--- Start Excerpted data ---
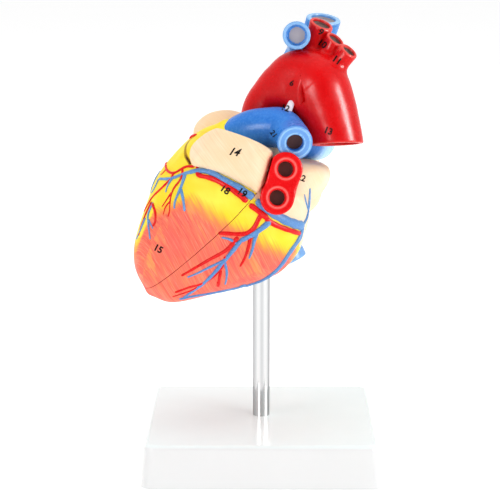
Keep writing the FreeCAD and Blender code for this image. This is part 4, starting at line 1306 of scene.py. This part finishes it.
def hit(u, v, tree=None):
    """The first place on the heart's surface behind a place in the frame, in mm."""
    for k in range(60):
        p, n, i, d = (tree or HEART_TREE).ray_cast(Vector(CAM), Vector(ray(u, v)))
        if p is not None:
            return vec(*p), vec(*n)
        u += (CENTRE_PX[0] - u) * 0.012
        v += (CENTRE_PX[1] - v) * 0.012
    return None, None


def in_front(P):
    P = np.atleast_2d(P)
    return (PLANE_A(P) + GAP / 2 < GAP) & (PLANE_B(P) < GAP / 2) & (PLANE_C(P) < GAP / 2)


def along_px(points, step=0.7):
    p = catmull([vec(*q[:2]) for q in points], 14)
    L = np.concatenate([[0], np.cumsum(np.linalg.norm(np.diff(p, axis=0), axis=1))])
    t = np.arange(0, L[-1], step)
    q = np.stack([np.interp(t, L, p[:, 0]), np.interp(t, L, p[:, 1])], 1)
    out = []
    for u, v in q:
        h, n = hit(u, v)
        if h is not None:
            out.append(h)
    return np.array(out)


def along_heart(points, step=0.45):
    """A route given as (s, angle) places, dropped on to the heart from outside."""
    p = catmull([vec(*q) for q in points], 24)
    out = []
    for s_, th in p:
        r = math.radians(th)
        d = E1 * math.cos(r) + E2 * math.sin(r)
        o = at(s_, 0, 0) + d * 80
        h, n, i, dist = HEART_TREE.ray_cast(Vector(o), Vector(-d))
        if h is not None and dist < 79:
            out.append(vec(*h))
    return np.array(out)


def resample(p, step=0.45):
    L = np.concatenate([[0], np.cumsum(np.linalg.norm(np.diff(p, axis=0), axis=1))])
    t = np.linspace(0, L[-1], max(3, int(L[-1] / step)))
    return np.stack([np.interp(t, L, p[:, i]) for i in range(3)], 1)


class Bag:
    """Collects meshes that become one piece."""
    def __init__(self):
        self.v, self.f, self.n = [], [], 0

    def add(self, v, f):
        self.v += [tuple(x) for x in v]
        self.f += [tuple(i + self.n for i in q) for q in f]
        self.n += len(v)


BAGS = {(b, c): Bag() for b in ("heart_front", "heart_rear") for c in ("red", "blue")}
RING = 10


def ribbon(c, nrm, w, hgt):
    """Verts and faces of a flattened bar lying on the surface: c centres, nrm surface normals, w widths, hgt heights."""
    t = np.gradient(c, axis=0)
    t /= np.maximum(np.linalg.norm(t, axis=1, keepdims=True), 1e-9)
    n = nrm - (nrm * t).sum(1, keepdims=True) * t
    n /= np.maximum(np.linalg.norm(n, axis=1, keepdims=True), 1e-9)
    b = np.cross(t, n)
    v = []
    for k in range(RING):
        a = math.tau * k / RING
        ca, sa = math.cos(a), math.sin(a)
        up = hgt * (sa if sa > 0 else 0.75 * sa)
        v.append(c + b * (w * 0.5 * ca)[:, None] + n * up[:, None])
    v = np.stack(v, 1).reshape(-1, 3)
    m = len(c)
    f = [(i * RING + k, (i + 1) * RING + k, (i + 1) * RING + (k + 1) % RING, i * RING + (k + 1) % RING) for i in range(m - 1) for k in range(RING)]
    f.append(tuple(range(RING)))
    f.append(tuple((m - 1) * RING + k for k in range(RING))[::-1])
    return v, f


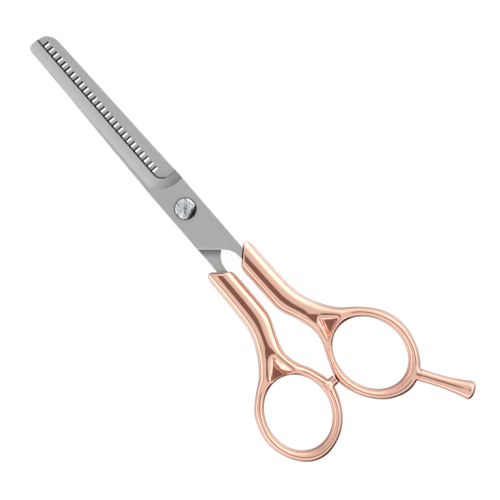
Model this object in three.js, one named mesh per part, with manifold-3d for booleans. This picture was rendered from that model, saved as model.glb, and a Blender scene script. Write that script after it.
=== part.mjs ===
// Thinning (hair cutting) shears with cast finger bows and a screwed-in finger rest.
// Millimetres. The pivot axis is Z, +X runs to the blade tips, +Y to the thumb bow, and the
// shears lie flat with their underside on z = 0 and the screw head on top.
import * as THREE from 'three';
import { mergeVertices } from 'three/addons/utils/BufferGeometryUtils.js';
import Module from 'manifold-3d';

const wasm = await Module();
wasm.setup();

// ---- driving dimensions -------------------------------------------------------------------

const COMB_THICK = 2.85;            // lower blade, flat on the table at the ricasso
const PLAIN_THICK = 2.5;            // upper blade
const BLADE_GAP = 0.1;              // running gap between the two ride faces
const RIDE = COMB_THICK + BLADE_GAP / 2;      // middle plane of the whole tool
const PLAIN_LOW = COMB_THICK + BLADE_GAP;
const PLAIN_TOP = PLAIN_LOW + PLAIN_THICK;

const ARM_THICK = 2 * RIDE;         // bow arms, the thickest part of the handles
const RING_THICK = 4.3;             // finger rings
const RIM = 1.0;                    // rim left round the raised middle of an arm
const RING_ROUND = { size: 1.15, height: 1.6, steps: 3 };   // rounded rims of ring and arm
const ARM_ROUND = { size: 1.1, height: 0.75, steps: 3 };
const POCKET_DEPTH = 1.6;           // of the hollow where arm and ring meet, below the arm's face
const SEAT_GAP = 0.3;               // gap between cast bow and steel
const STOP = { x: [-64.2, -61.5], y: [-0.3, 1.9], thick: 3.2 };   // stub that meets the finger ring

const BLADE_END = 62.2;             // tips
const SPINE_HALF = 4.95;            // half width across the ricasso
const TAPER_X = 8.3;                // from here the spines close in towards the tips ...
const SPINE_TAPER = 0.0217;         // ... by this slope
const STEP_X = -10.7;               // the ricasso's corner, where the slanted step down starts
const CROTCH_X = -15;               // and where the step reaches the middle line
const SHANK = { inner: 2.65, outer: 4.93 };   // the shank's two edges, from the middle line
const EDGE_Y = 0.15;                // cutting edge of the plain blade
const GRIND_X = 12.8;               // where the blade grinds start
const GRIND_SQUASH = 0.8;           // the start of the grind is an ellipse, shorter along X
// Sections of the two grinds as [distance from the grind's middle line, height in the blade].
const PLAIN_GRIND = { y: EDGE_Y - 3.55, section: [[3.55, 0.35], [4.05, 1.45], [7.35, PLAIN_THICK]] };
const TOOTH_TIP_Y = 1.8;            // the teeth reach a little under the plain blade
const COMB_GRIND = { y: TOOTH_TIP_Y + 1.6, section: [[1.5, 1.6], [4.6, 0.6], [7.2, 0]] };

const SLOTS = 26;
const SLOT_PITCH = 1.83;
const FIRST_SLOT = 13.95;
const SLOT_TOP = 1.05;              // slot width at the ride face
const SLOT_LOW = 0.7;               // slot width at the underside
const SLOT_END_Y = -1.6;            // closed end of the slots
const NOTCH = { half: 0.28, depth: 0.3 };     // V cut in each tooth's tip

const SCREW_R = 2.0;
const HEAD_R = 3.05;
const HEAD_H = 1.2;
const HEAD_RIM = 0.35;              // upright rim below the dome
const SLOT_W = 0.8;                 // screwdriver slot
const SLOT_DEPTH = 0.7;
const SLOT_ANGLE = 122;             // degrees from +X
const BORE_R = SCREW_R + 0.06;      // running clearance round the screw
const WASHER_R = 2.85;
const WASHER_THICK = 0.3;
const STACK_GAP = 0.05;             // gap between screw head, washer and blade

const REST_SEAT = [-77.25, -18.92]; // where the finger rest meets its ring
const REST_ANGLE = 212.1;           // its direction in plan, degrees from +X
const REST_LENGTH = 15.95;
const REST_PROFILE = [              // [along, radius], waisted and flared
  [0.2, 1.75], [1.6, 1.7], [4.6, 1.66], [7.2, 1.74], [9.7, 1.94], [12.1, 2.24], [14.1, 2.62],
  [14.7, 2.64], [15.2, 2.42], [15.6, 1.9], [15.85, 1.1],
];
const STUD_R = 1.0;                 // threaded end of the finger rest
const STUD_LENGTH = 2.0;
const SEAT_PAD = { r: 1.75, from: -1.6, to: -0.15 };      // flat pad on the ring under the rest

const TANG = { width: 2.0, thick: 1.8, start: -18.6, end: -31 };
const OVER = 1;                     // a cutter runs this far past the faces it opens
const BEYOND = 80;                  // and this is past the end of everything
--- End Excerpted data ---
--- Start Excerpted data ---
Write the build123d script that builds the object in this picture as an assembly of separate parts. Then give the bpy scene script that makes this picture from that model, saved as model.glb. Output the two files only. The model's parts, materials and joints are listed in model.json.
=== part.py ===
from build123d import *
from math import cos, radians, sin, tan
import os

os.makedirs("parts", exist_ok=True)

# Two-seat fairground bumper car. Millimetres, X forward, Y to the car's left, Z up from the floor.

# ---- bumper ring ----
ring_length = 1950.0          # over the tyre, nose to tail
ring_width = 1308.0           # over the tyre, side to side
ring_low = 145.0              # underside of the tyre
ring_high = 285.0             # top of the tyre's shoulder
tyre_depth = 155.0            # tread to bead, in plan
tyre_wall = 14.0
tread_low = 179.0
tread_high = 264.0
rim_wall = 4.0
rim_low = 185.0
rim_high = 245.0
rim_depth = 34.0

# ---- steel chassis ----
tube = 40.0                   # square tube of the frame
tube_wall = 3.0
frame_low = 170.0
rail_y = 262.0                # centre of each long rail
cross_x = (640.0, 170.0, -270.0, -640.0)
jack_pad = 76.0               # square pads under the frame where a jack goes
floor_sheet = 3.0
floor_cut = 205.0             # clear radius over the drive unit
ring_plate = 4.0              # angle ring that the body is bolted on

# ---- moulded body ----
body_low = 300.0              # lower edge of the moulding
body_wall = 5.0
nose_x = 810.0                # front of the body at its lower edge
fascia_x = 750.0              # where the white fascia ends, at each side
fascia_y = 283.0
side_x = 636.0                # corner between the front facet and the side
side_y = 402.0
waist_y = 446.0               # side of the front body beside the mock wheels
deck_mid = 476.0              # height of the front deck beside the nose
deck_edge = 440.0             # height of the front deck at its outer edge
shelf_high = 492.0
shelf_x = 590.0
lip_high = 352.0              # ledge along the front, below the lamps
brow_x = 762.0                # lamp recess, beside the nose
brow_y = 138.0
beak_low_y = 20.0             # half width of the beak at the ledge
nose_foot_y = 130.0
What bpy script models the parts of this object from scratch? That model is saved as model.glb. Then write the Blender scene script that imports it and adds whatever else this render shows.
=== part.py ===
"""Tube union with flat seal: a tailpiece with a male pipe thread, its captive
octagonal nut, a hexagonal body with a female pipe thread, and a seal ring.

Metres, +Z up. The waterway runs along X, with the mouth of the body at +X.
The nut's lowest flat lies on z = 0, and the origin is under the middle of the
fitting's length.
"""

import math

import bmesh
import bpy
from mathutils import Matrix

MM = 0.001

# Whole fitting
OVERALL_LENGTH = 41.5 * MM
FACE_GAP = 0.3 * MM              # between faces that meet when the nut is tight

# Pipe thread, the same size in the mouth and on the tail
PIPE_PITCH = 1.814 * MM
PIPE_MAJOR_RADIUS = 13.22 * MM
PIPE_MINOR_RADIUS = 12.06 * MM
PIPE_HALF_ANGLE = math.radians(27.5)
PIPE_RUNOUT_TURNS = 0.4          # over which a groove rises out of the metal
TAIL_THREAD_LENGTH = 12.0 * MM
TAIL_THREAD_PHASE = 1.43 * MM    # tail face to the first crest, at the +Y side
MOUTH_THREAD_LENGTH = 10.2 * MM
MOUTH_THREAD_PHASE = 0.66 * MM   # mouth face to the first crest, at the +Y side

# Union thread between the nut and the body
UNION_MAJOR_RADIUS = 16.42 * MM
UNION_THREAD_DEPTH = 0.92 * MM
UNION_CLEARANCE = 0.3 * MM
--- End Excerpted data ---
The problem - Return nothing but the lines running from the line with "Keep writing the" through the line with "return None, None", exactly as they appear.

Answer for this exercise -
Keep writing the FreeCAD and Blender code for this image. This is part 4, starting at line 1306 of scene.py. This part finishes it.
def hit(u, v, tree=None):
    """The first place on the heart's surface behind a place in the frame, in mm."""
    for k in range(60):
        p, n, i, d = (tree or HEART_TREE).ray_cast(Vector(CAM), Vector(ray(u, v)))
        if p is not None:
            return vec(*p), vec(*n)
        u += (CENTRE_PX[0] - u) * 0.012
        v += (CENTRE_PX[1] - v) * 0.012
    return None, None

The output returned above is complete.